When it comes to the mother of these children, her oldest children are still in state care and have never been transitioned back to her. The youngest was transitioned back to the mother’s care but is still subject to a support order under section 91 of the Oranga Tamariki Act.
The barrister says emphatically that her client’s children were never in need of care and protection as defined under the law, the evidence filed in court by the social worker was misleading and the without notice application for interim custody was unnecessary and unjustifiable. The social worker “carried out or intended to carry out his responsibilities in bad faith” and “without reasonable care” the barrister alleges.

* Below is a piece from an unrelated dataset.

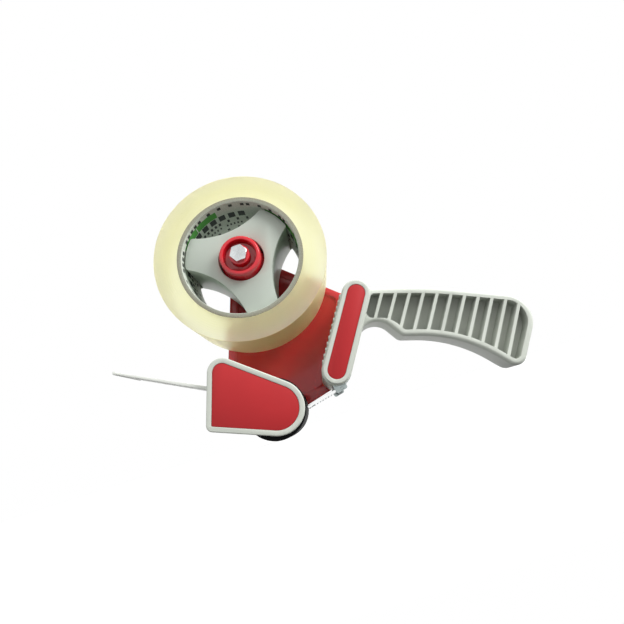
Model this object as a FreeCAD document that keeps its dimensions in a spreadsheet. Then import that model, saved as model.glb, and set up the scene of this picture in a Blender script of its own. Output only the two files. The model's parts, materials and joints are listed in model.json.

Generally, when evidence filed in support of an application for without notice orders is found to be defective, all directions and orders that flow from that point are then considered to be a “nullity”, if the same evidence is relied on in an on-notice application, a substantial miscarriage of justice may have occurred.
But unlike a civil case, where the transfer of the legal title of property could be affected, or a criminal case, where a prisoner can be released or a sentence reduced, the Family Court cannot simply undo the damage Oranga Tamariki have caused this mother and her children.
The barrister adds there are “serious questions” to be tested in the Family Court and the High Court and describes this case as important not only for the mother and children at its centre, but also for all other children and mothers who may find themselves in her client’s position one day, or who have suffered a similar experience at Oranga Tamariki’s hands.
Following a major review of Oranga Tamariki, the Minister for Children, Kelvin Davis, has announced ‘without notice’ uplifts would now rarely be carried out by the agency.
(This article has been updated to clarify that the Social Workers Registration Board’s Professional Conduct Committee recommended the Oranga Tamariki social worker be supervised, rather than ‘ordered’ that.)